TASK GOAL
Extract, word for word, every line from the one containing "its recess turned." through the one containing "obj.data.transform(world)", with both end lines kept.

GIVEN ENTRIES
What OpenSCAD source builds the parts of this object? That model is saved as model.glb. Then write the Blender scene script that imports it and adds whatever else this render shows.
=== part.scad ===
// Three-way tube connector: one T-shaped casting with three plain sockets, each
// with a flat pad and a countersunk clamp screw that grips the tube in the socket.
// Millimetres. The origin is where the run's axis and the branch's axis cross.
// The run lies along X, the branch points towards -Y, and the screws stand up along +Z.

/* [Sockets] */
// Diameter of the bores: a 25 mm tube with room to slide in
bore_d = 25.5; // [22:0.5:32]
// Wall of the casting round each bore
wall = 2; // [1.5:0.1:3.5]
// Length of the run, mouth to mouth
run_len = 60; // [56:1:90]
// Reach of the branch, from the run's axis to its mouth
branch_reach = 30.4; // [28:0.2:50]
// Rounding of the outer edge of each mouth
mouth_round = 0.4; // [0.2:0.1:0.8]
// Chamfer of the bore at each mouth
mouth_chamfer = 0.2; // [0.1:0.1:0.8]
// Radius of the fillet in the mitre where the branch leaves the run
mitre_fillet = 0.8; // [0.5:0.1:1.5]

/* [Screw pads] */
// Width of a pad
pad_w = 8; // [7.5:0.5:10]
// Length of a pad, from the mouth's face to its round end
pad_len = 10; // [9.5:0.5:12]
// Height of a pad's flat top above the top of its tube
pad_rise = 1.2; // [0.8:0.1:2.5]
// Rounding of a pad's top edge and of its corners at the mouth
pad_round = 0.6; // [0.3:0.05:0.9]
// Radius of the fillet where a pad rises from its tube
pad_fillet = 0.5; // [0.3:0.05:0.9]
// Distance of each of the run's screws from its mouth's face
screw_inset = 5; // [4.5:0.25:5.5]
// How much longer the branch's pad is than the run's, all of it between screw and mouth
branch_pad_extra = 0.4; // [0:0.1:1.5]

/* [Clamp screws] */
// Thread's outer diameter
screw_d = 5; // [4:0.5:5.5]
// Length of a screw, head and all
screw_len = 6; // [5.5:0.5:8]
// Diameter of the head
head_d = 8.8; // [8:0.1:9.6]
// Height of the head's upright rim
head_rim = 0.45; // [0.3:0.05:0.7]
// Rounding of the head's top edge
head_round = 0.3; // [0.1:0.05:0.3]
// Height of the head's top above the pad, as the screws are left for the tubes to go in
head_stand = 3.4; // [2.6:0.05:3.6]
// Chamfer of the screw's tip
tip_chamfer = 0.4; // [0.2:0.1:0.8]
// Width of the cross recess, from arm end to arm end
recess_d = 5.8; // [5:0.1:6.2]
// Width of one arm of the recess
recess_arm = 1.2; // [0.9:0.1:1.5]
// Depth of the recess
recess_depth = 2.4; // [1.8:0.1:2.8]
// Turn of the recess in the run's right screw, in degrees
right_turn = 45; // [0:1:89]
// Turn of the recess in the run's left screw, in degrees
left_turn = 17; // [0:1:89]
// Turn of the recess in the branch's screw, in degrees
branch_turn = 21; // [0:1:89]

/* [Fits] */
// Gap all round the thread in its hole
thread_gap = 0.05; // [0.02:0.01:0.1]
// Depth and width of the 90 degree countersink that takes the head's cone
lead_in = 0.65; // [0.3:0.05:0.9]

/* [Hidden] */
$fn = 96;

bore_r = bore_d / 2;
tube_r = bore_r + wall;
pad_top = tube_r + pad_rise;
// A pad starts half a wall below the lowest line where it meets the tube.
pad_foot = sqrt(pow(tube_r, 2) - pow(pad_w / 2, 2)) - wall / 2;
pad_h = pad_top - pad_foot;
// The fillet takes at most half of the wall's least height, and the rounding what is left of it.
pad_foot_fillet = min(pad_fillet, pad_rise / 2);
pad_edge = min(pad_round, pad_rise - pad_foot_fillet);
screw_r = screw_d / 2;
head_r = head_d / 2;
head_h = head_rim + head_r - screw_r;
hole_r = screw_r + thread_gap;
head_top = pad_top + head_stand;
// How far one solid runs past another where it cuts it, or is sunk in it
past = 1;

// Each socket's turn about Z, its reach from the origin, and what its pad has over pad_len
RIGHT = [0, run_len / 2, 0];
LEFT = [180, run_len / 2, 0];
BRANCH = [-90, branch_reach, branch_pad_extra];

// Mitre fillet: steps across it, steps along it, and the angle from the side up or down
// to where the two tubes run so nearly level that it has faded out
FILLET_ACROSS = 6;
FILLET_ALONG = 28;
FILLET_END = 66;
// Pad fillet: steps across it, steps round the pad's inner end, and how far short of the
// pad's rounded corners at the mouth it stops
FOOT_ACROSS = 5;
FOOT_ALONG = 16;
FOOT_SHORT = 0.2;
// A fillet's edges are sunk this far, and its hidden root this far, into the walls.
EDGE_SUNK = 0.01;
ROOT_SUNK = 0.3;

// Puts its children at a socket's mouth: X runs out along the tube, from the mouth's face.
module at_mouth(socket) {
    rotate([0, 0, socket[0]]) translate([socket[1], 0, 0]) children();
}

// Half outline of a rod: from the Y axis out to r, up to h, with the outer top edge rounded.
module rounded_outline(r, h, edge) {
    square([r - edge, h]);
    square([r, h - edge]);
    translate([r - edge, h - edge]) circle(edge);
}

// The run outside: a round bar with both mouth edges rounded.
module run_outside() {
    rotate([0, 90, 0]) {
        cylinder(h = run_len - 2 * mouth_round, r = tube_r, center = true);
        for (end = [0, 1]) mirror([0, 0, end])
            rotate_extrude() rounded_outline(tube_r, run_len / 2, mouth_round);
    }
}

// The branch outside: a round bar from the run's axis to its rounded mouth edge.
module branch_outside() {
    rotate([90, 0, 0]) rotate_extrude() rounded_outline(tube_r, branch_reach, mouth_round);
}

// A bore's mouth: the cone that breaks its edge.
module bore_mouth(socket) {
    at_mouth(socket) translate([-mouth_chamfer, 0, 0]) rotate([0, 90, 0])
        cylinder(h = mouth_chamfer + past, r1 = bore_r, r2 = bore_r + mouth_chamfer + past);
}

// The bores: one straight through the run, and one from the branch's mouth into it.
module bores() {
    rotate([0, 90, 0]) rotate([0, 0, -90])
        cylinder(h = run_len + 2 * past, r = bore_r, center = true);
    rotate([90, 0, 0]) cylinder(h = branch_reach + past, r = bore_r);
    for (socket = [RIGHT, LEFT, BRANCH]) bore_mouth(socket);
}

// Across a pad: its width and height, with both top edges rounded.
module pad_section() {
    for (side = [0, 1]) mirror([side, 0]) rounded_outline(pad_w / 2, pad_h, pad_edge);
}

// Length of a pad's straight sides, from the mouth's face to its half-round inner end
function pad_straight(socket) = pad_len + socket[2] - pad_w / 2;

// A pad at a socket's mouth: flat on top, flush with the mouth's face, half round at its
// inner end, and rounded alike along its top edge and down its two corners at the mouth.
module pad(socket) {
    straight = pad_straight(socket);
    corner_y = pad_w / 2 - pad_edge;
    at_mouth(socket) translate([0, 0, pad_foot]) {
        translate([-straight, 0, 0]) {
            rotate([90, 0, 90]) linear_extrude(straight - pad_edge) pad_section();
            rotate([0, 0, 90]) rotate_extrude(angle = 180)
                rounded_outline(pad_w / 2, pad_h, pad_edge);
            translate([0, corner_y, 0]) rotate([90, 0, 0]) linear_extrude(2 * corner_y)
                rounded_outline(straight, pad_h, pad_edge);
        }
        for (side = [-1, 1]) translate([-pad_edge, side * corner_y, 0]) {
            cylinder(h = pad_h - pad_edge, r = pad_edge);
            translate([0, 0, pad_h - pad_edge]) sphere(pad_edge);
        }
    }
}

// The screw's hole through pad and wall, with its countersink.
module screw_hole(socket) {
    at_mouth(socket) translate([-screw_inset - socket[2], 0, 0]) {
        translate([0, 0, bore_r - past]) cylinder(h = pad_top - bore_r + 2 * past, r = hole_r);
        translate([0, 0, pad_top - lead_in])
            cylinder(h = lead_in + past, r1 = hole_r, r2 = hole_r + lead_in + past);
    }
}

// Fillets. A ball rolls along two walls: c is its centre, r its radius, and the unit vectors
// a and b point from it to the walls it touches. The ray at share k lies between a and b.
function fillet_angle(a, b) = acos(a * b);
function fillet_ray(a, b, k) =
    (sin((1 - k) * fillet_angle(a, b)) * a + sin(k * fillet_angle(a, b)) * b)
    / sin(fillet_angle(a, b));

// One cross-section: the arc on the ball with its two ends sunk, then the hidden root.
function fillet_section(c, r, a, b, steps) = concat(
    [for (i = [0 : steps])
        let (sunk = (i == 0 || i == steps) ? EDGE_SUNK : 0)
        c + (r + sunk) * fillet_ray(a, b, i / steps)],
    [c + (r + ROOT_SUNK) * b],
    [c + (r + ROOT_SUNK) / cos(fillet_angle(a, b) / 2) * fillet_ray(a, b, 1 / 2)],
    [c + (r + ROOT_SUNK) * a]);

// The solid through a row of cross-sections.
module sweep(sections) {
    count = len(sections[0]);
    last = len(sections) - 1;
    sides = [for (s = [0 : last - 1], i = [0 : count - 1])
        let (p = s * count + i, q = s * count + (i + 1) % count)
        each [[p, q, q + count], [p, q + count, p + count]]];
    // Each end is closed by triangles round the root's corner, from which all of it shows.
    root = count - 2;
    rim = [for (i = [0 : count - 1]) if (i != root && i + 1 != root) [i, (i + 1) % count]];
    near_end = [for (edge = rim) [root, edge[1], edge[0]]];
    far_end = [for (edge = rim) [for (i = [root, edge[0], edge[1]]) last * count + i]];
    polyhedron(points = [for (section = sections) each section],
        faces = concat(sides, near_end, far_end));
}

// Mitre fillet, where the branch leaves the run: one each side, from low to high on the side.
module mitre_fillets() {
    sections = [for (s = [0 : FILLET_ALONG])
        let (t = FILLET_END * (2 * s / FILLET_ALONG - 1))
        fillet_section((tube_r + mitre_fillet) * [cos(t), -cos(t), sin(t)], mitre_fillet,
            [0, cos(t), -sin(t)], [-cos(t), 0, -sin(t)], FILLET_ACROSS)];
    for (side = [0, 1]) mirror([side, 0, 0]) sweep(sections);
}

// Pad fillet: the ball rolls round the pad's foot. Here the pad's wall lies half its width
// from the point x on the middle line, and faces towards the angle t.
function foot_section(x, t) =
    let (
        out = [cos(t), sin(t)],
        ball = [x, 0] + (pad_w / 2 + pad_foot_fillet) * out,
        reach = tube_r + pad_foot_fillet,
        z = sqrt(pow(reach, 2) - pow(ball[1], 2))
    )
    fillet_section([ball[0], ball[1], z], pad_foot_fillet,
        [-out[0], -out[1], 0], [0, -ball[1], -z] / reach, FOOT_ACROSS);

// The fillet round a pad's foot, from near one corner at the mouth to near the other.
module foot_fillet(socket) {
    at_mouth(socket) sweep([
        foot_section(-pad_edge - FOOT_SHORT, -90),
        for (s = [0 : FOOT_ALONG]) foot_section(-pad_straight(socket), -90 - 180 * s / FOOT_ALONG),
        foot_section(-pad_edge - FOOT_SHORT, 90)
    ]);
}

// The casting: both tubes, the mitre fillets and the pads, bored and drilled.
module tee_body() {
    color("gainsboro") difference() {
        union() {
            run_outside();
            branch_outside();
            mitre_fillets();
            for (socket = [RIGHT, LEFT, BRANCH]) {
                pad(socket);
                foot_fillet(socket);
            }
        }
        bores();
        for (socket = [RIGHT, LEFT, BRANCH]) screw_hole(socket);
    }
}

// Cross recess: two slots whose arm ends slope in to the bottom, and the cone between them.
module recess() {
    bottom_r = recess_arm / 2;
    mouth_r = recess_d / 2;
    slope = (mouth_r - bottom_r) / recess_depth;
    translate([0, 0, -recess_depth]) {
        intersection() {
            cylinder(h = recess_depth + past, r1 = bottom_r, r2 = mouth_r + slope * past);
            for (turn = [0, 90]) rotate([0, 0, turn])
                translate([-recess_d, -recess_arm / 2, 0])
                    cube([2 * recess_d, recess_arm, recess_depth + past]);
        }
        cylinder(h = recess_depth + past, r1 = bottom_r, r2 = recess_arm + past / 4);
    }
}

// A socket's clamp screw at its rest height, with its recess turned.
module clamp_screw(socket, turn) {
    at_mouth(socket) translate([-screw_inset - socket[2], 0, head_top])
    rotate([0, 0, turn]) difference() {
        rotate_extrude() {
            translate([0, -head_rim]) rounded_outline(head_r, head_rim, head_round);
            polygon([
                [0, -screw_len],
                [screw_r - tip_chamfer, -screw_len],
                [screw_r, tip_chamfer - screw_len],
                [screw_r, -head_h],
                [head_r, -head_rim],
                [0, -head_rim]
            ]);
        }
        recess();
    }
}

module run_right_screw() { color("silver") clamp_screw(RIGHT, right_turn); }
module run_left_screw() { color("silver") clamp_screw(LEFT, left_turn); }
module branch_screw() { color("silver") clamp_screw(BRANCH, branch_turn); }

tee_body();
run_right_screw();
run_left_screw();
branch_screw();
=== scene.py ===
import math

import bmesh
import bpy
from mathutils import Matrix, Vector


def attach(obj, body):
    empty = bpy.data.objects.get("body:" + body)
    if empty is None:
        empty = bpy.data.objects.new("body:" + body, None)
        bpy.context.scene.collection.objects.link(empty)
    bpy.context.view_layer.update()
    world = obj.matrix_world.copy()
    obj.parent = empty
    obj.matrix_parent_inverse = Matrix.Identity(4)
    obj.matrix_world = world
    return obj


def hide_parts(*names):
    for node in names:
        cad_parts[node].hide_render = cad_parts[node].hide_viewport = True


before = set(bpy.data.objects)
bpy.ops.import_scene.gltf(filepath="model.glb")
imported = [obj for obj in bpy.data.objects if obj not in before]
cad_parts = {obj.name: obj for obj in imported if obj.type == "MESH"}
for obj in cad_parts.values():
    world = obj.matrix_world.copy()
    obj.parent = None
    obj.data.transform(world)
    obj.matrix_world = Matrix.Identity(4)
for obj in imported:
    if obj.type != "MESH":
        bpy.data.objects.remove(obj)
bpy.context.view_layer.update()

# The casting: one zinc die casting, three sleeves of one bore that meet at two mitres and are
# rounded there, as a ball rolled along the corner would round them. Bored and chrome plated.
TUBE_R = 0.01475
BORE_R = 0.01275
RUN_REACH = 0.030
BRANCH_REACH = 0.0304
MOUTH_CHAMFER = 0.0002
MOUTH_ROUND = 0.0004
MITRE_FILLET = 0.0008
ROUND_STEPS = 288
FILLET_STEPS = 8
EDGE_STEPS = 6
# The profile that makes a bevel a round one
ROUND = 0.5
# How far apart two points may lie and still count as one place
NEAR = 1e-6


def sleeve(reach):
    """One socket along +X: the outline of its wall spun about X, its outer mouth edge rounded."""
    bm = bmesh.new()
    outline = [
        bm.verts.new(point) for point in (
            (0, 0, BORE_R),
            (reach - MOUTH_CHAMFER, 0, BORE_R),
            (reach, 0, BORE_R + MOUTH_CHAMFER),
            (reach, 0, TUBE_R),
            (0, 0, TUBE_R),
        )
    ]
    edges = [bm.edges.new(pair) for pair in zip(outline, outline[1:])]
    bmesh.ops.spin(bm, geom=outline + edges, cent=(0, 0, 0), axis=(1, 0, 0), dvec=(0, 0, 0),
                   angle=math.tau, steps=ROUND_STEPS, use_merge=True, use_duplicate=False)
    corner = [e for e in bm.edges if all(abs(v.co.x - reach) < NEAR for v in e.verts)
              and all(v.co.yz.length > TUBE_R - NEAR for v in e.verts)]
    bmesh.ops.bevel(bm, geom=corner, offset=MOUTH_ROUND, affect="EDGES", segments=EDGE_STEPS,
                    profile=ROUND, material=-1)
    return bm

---

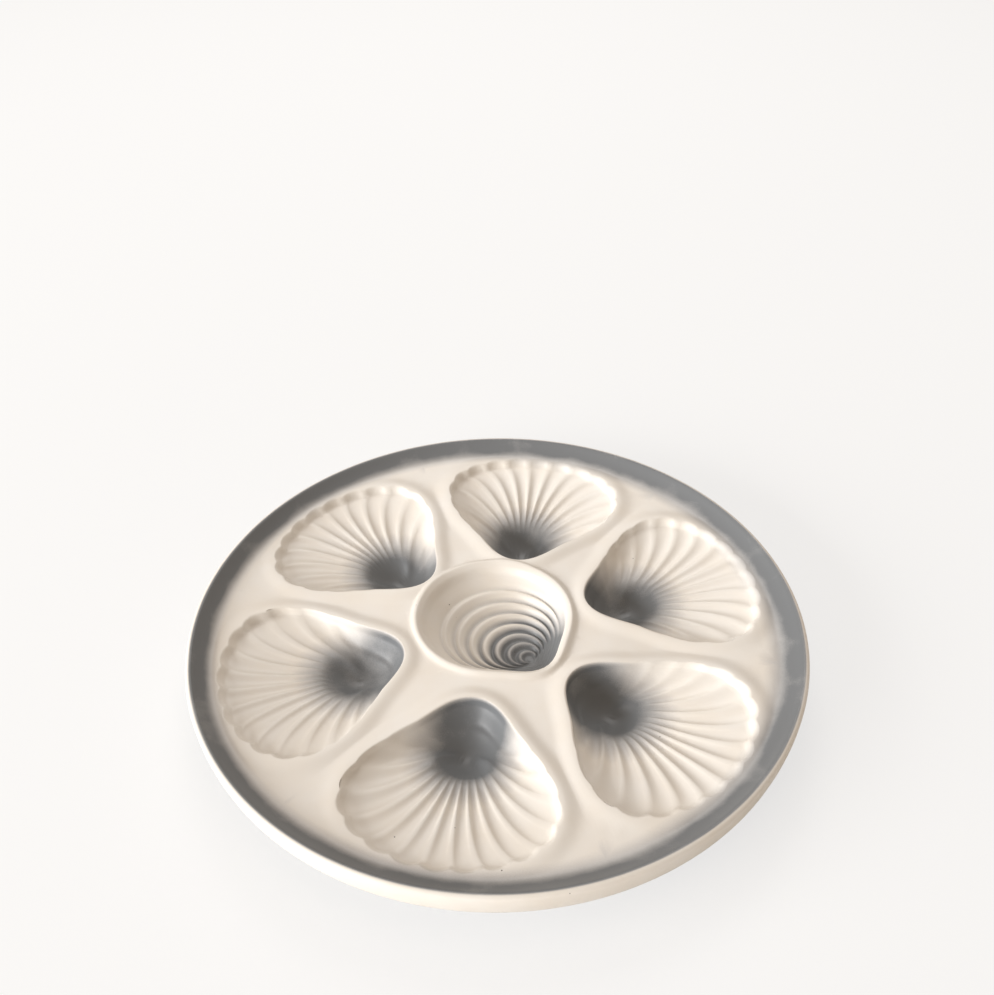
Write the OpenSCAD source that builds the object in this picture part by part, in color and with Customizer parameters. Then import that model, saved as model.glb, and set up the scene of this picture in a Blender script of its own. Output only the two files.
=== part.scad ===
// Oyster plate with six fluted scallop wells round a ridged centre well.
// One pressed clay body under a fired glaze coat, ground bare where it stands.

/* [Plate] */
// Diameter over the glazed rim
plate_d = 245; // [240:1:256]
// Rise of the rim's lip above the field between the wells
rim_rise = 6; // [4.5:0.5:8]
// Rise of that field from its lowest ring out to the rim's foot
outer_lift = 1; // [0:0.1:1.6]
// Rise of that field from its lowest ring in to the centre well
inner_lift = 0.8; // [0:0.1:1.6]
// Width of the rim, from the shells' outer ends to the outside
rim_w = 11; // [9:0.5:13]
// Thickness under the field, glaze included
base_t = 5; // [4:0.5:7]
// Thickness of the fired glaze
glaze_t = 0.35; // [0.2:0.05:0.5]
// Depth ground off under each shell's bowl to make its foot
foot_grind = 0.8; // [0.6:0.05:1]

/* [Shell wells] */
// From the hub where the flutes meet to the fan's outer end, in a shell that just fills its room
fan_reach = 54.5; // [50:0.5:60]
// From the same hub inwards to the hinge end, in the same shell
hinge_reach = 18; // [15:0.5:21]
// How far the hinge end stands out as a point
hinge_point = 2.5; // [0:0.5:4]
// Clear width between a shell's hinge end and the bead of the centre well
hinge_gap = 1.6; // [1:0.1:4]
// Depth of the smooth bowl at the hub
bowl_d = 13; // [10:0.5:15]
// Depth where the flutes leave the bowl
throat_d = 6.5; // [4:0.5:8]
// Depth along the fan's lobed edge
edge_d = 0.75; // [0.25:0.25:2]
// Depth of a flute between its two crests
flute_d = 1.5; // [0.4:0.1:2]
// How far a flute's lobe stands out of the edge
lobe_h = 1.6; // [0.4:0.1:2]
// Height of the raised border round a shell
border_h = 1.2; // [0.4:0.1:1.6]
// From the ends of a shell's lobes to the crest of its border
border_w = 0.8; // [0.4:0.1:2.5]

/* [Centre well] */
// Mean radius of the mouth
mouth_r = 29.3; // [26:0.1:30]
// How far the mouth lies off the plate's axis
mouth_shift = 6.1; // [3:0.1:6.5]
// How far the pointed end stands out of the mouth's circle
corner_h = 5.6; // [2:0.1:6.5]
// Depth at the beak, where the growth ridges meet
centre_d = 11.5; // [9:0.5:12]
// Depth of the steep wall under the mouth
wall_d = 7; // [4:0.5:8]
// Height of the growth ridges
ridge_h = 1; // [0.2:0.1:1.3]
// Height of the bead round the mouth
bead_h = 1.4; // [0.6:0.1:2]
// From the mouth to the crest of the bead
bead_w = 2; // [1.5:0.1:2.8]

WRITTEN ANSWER
// A socket's clamp screw at its rest height, with its recess turned.
module clamp_screw(socket, turn) {
    at_mouth(socket) translate([-screw_inset - socket[2], 0, head_top])
    rotate([0, 0, turn]) difference() {
        rotate_extrude() {
            translate([0, -head_rim]) rounded_outline(head_r, head_rim, head_round);
            polygon([
                [0, -screw_len],
                [screw_r - tip_chamfer, -screw_len],
                [screw_r, tip_chamfer - screw_len],
                [screw_r, -head_h],
                [head_r, -head_rim],
                [0, -head_rim]
            ]);
        }
        recess();
    }
}

module run_right_screw() { color("silver") clamp_screw(RIGHT, right_turn); }
module run_left_screw() { color("silver") clamp_screw(LEFT, left_turn); }
module branch_screw() { color("silver") clamp_screw(BRANCH, branch_turn); }

tee_body();
run_right_screw();
run_left_screw();
branch_screw();
=== scene.py ===
import math

import bmesh
import bpy
from mathutils import Matrix, Vector


def attach(obj, body):
    empty = bpy.data.objects.get("body:" + body)
    if empty is None:
        empty = bpy.data.objects.new("body:" + body, None)
        bpy.context.scene.collection.objects.link(empty)
    bpy.context.view_layer.update()
    world = obj.matrix_world.copy()
    obj.parent = empty
    obj.matrix_parent_inverse = Matrix.Identity(4)
    obj.matrix_world = world
    return obj


def hide_parts(*names):
    for node in names:
        cad_parts[node].hide_render = cad_parts[node].hide_viewport = True


before = set(bpy.data.objects)
bpy.ops.import_scene.gltf(filepath="model.glb")
imported = [obj for obj in bpy.data.objects if obj not in before]
cad_parts = {obj.name: obj for obj in imported if obj.type == "MESH"}
for obj in cad_parts.values():
    world = obj.matrix_world.copy()
    obj.parent = None
    obj.data.transform(world)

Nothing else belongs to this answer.